When faults are found, the action is to send an email to the author either about a fix they should make, or if they are in a different time zone or away for the day, about a fix the lead makes between the review and a private build and smoke test. I don’t believe this is a CMMi certifiable methodology. It depends highly on the ability of the lead and their knowledge of the code, and is little help catching with subtle problems (unless they are like your own past mistakes). I used it when I had a new team on some code that was hard to maintain. I believe the time spent was paid back in reduced testing and reduced latency between work and rework.

1

The point of separating the tester from the developer is that you want to guarantee that more than one person has verified that the code does what it should. The fact that the tester may have looked at the code already does not preclude this. There’s a big difference between coding and debugging a component as a developer, and running the component through a number of test cases as a tester.

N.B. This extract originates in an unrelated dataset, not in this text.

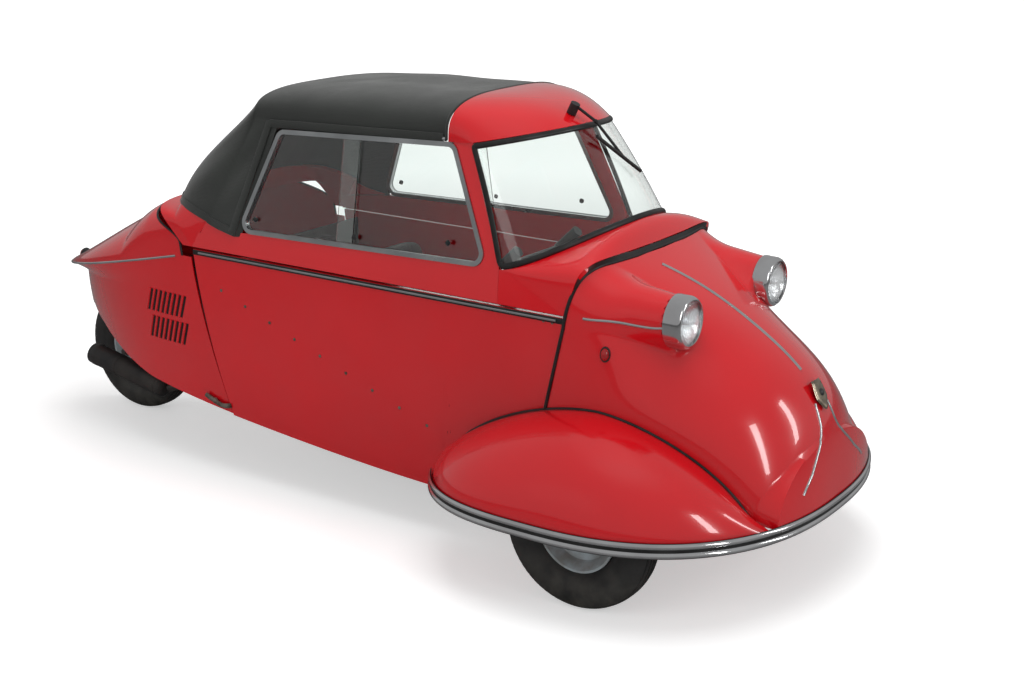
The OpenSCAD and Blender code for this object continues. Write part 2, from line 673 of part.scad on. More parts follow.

So, go ahead and have as many eyes as are practical review your code and design. Review is invaluable for preventing missteps.

BTW, from a scrum standpoint, you’re breaking a few rules with your approach in that you are effectively creating roles within the team other than “team member”. This isn’t the end of the world, but be aware that you should ALWAYS have shared ownership of the code–the entire team owns it. Also, I would discourage the senior/junior differentiators here–you do want your junior developers to stick around for more than a few months, right?